Government efforts to promote VC-backed innovation tend to generate debate that is unhelpfully polarized. On the one hand, technology libertarians are wrong to pretend that state interventions have contributed nothing. As we have seen, the internet began as a Pentagon project, and Marc Andreessen built the first web browser when working at a government-backed university laboratory. Two government policy changes—the lifting of restrictions on pension-fund investments in VC and the reductions in the capital-gains tax—contributed powerfully to the flow of dollars into U.S. venture funds around 1980.
Venture capital is now present in every major economy on the planet. Though Mallaby's coverage of China is excellent, the entire book is told from a US-centric perspective. In focusing on the biggest success stories, Mallaby leaves out many details on the native foundations of foreign markets. Given the wide variety of laws surrounding company ownership and governance by country, it is difficult to believe that the American VC model could be easily transferred—in China, US firms had to create shell companies in the Caribbean to manage their stakes.

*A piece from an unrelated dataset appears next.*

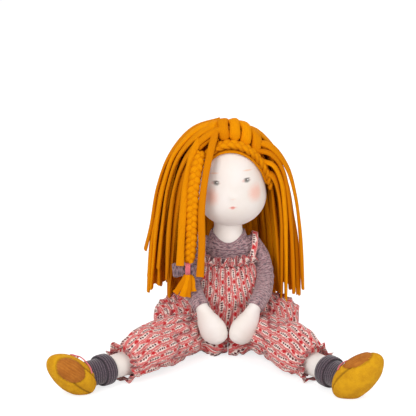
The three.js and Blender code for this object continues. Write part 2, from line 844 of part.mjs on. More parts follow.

Likewise, it's easy to see that certain firms were less willing to grant Mallaby information—there is little detail on Founders Fund or Sequoia beyond what is already known. Despite its shortcomings, The Power Law is an excellent history of venture capital. For a historically secretive industry, the author's extensive research offers a rare and enjoyable look at many improbable stories.
For politicians who worry about technology’s geopolitical impact, it’s tempting to get the government directly involved in subsidizing venture capital. But this is a mistake. In most cases, four simple steps will pay off more. Encourage limited partnerships. Encourage stock options. Invest in scientific education and research. Think globally.